Copy the data word for word, keeping every line.

/---

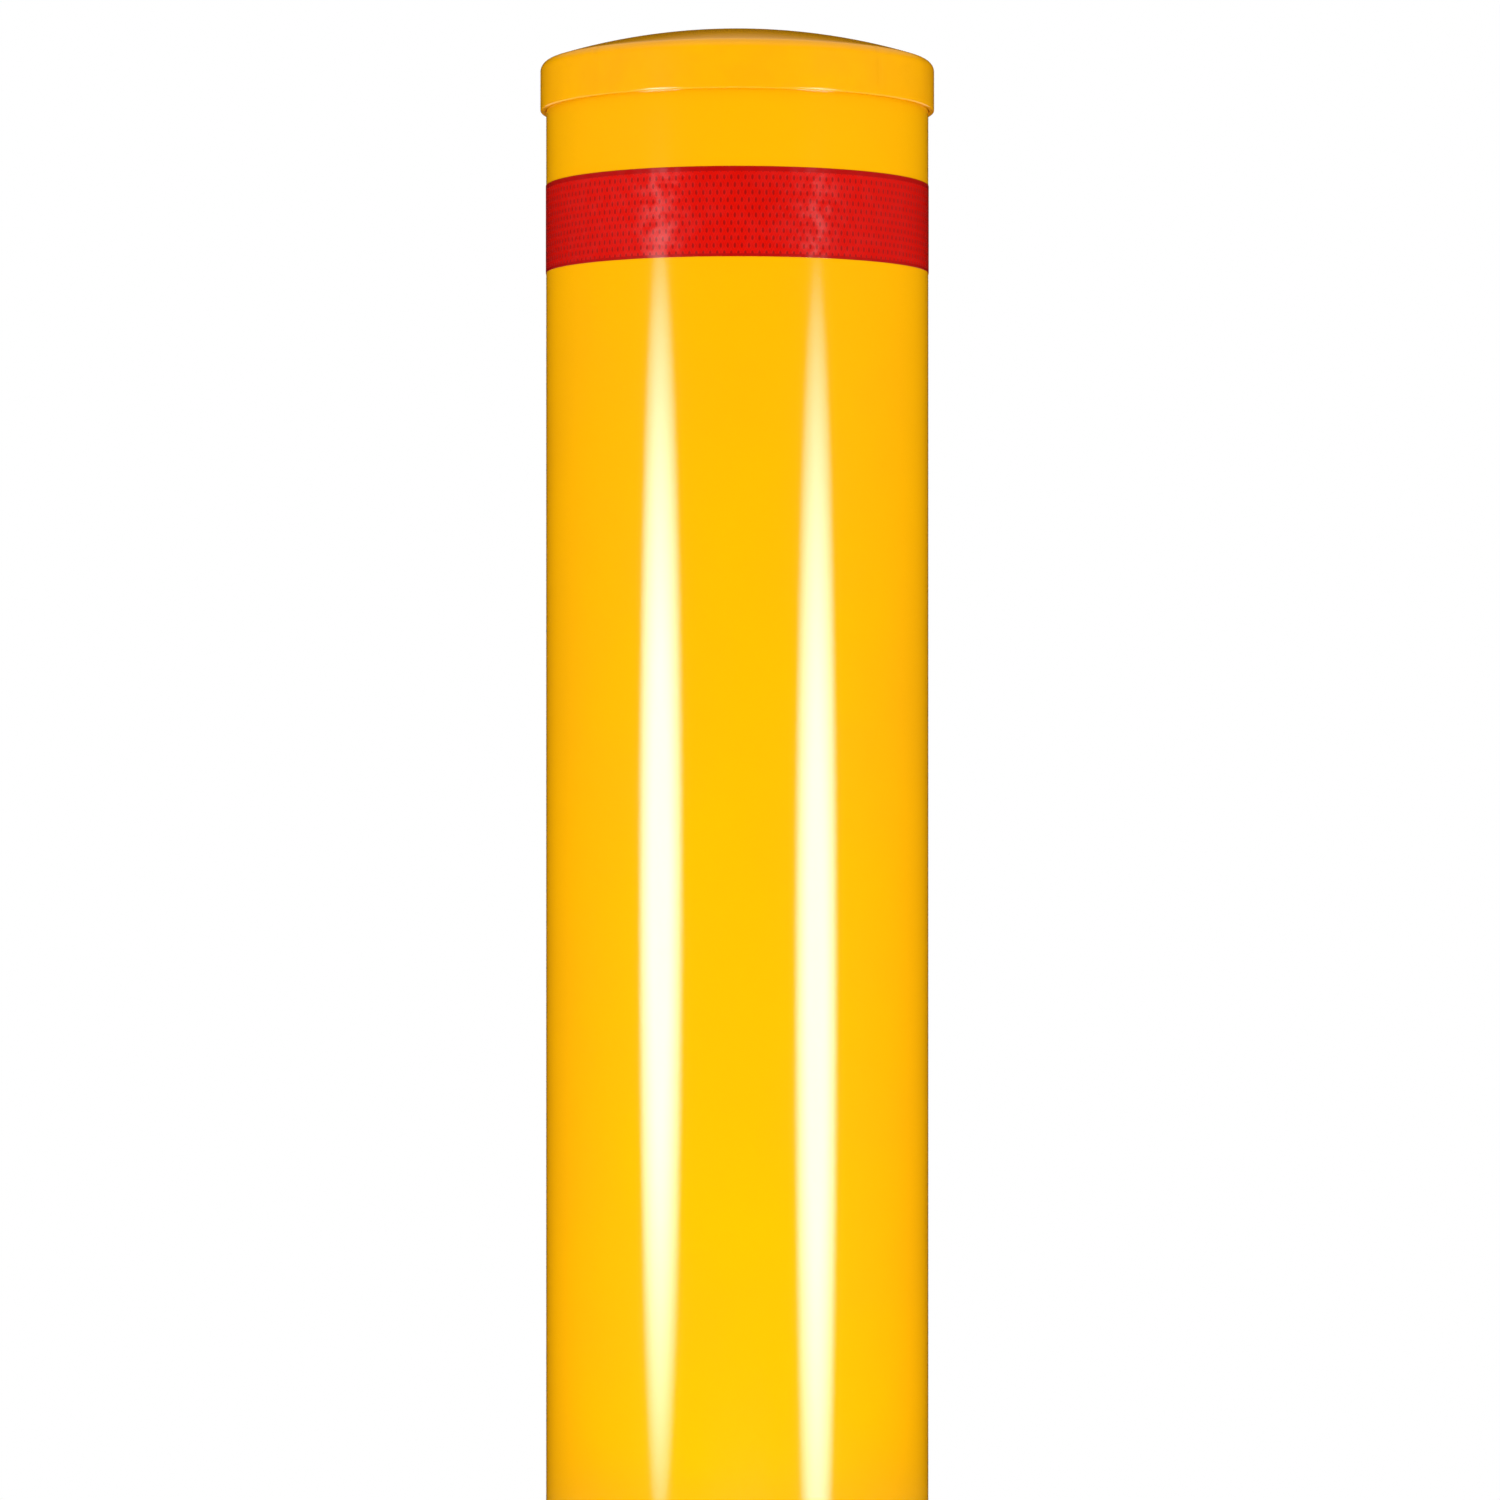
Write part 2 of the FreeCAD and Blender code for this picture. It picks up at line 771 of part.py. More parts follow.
anchors = new_body("anchor_bars")
anchor_sketch = new_sketch(anchors, "YZ", "casing_r")
add_circle(anchor_sketch, "0", "0 - anchor_top", "anchor_radius")
add_circle(anchor_sketch, "0", "0 - anchor_low", "anchor_radius")
anchor = pushed(anchors, anchor_sketch, "anchor_reach - casing_r")
polar(anchors, [anchor], "anchor_count")
anchors.Placement.Rotation = FreeCAD.Rotation(Vector(0, 0, 1), 45)


# Boxes welded over the casing's windows keep the concrete out.
keeper_boxes = new_body("keeper_boxes")
window = bolt_window("slot_gap")
cover = bolt_window("keeper_wall")
steps = []
for level in ("bolt_level", "bolt_level - travel"):
    box_sketch = new_sketch(keeper_boxes, "YZ", "casing_r + keeper_depth")
    add_outline(box_sketch, cover(level))
    box = pushed(keeper_boxes, box_sketch, "casing_r / 2 + keeper_depth", back=True)
    hollow = new_sketch(keeper_boxes, "YZ", "casing_r + keeper_depth - keeper_wall")
    add_outline(hollow, window(level))
    inside = pushed(keeper_boxes, hollow, "casing_r", cuts=True)
    trim = new_sketch(keeper_boxes, "XY", f"{level} + casing_r / 2")
    add_circle(trim, "0", "0", "casing_r")
    round_cut = pushed(keeper_boxes, trim, "casing_r", cuts=True)
    steps += [box, inside, round_cut]
polar(keeper_boxes, steps, "2")

rail = new_body("anti_rotation_rail")
rail_sketch = new_sketch(rail, "XY", "base_top")
add_outline(
    rail_sketch,
    [
        ("0 - rail_width / 2", "rail_face"),
        ("rail_width / 2", "rail_face"),
        ("rail_width / 2", "rail_back"),
        ("0 - rail_width / 2", "rail_back"),
    ],
)
pushed(rail, rail_sketch, "stop_face - rail_clear - base_top")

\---

**SOLUTION**
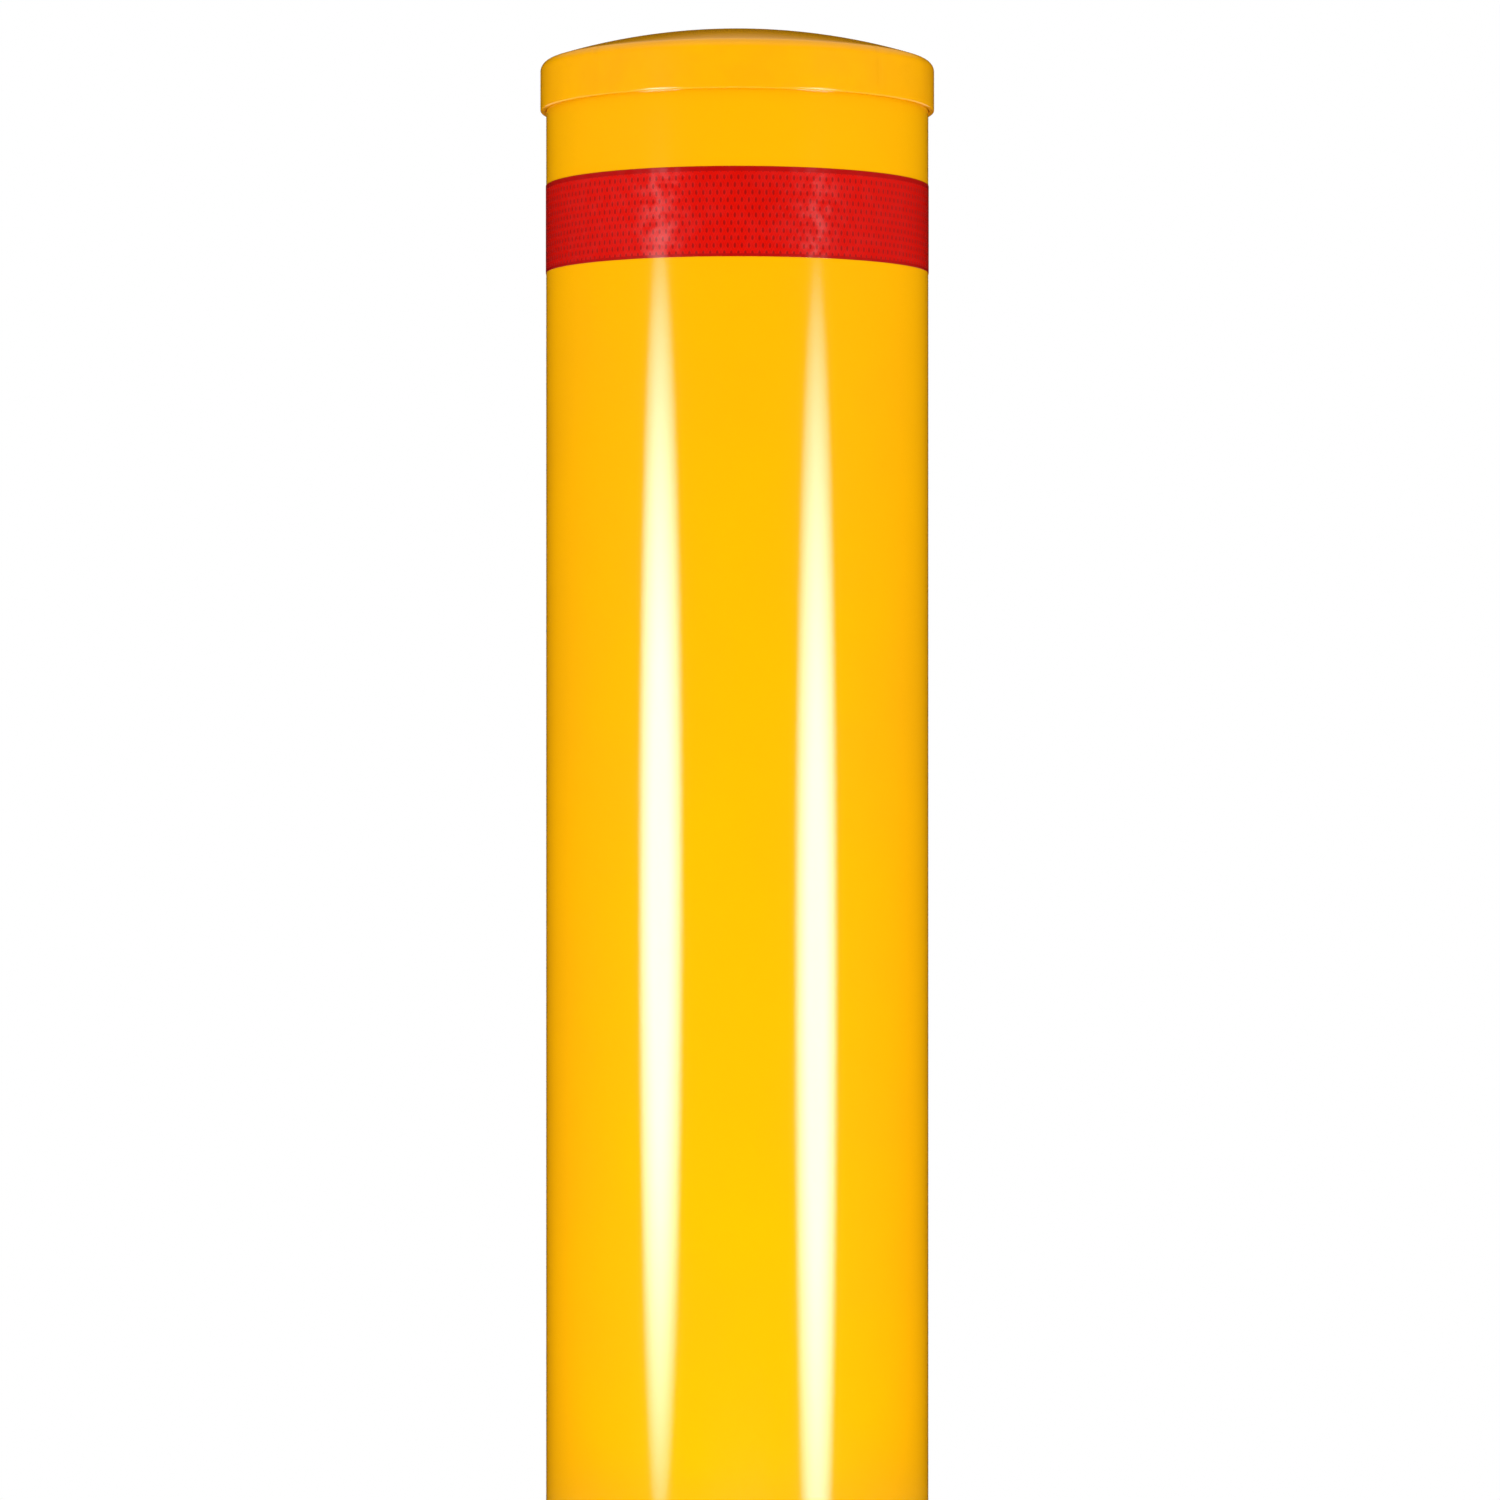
Write part 2 of the FreeCAD and Blender code for this picture. It picks up at line 771 of part.py. More parts follow.
anchors = new_body("anchor_bars")
anchor_sketch = new_sketch(anchors, "YZ", "casing_r")
add_circle(anchor_sketch, "0", "0 - anchor_top", "anchor_radius")
add_circle(anchor_sketch, "0", "0 - anchor_low", "anchor_radius")
anchor = pushed(anchors, anchor_sketch, "anchor_reach - casing_r")
polar(anchors, [anchor], "anchor_count")
anchors.Placement.Rotation = FreeCAD.Rotation(Vector(0, 0, 1), 45)


# Boxes welded over the casing's windows keep the concrete out.
keeper_boxes = new_body("keeper_boxes")
window = bolt_window("slot_gap")
cover = bolt_window("keeper_wall")
steps = []
for level in ("bolt_level", "bolt_level - travel"):
    box_sketch = new_sketch(keeper_boxes, "YZ", "casing_r + keeper_depth")
    add_outline(box_sketch, cover(level))
    box = pushed(keeper_boxes, box_sketch, "casing_r / 2 + keeper_depth", back=True)
    hollow = new_sketch(keeper_boxes, "YZ", "casing_r + keeper_depth - keeper_wall")
    add_outline(hollow, window(level))
    inside = pushed(keeper_boxes, hollow, "casing_r", cuts=True)
    trim = new_sketch(keeper_boxes, "XY", f"{level} + casing_r / 2")
    add_circle(trim, "0", "0", "casing_r")
    round_cut = pushed(keeper_boxes, trim, "casing_r", cuts=True)
    steps += [box, inside, round_cut]
polar(keeper_boxes, steps, "2")

rail = new_body("anti_rotation_rail")
rail_sketch = new_sketch(rail, "XY", "base_top")
add_outline(
    rail_sketch,
    [
        ("0 - rail_width / 2", "rail_face"),
        ("rail_width / 2", "rail_face"),
        ("rail_width / 2", "rail_back"),
        ("0 - rail_width / 2", "rail_back"),
    ],
)
pushed(rail, rail_sketch, "stop_face - rail_clear - base_top")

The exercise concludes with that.